Apple stworzyło idealną iPułapkę. Wystarczy, żeby jedna osoba kupiła iPhone’a, za nią podążą kolejne i prędzej czy później – zazwyczaj nieświadomie – stworzą workflow, który w większości będzie się opierał na rozwiązaniach rodem z Cupertino. Przesiadka na inny telefon niż iPhone w niektórych środowiskach może wiązać się z naprawdę niekomfortową sytuacją. Do głowy przychodzi mi chociażby przykład z iMessage, które przez długi czas nie było dezaktywowane po wyjęciu karty z iPhone’a. Efekt był taki, że SMS-y z iPhone’ów nie wychodziły – telefon myślał, że powinien wysłać iMessage i to robił. Z kolei nowy smartfon „przesiadkowicza” żadnej wiadomości nie otrzymywał, bowiem nie wspierał tego komunikatora. Wczoraj to były tylko SMS-y, dzisiaj aż tak drastycznego problemu nie ma, ale co jeśli Apple stworzy coś nowego, coś lepszego, coś ekskluzywnego?
Oba telefony raczej przeleżały po dwa tygodnie na biurku, na którym je początkowo postawiłem. Po jeden z nich czasem sięgałem (był to phablet, świetny sprzęt do oglądania seriali w łóżku wieczorową porą), drugi co jakiś czas ładowałem. Nieważne bowiem co ciekawego zaproponuje konkurencja, wśród moich znajomych i rodziny korzystanie z telefonu innego niż iPhone byłoby zwyczajnie bardziej irytujące – i dla nich, i dla mnie. Tak jak mówiłem. iPułapka.
*Steve Jobs
Ten artykuł pochodzi z archiwalnego iMagazine 02/2015
Komentarze: 21
Ola mnie największą iPułapką są App Store i iTunes Store. Im więcej zakupów człowiek tam zrobi, tym bardziej przywiązuje się do sprzętu na którym zakupione rzeczy może wykorzystać.

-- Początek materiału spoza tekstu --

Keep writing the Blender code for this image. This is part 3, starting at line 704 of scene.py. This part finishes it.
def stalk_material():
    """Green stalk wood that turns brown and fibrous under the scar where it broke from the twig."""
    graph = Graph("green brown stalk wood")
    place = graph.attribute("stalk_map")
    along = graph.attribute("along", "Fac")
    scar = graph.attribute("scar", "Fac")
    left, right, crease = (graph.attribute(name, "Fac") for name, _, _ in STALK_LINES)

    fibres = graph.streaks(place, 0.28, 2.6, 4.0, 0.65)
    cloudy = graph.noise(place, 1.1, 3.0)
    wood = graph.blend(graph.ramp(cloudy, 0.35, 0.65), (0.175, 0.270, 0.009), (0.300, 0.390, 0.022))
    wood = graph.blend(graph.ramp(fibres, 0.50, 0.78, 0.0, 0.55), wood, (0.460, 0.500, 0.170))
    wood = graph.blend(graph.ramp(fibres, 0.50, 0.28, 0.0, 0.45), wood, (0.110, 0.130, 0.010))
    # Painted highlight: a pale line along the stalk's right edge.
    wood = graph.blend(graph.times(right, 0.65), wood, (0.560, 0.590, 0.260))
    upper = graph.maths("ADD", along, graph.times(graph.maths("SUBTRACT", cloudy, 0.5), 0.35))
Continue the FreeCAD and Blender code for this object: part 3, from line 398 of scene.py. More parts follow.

Większym problemem okazuje się, że po przesiadce nie masz żadnych kupionych aplikacji. Trzeba wtedy od nowa zacząć pobierać/kupować wszystko. Przez to wydaje się pieniądze dwa razy na to samo.
??? po zmianie telefonu na inny?
No tak, bo musisz wtedy kupować na nowo aplikacje na Androida albo Windows Phone.
???? Chyba coś Ci się pomyliło. Ani w iOS ani w Androidzie nie trzeba 2x płacić. Wiem, bo mam. W WP raczej też nie. Wiec nie pisz głupot, jak nigdy nie korzystałeś.
Znaczy trzeba trzeba, bo przecież na Androidzie i WP nie dają aplikacji za darmo temu kto kupił wcześniej wersje na iOS.
A, to się nie zrozumieliśmy :) Mnie chodziło o słuchawkę. Oczywiście, nowa platforma systemowa to trzeba płacić, choć są wyjątki np. spotify albo endomondo.
Chodzi o przesiadki między systemami, a nie o przesiadki między telefonami z danym systemem operacyjnym.
Jak przesiadasz się między systemami.
Wszystko spoko, ale airdrop?
Toż to się do niczego nie nadaje.
Do niczego? A to ciekawe. Ja poprzez AirDrop przesyłam sobie pliki z komputera na telefon.
Kwestia dla kogo. Tak samo wielu nie przyda się aplikacja giełdowa ale są tacy, którzy będą z niej korzystali z zadowoleniem.
W dobie taryf nolimit jmessage nie ma przewagi w kwestii ceny. A droobox bedzie jednak lepszy bo nie każdy znajomy ma iPhone
iMessages ma za to przewagę w kwestii bezpieczeństwa…
To juz wole bbm
BBM jest bardzo daleko w tyle w kwestiach bezpieczeństwa.
hmmm nie pij tyle
Patrzysz przez pryzmat Polski. Nie wszyscy mają tak korzystne taryfy jak u nas. Przykład – Węgry dopiero niedawno przeszły na naliczanie sekundowe. I ta opcja jest u nich dostępna chyba tylko w ofertach abonamentowych. iMess jest dostępny globalnie. Korzystne taryfy operatorów tylko na niektórych rynkach. Akurat u nas jest wyjątkowo tanio. Nie wszędzie tak jest.
czyli taryfy data maja jeszcze bardziej do tylu
Kiedyś podobnie myślało BlackBerry bo przecież BBM to była potęga.
Continuity i Handoff też nie mają odpowiedników na Androidzie.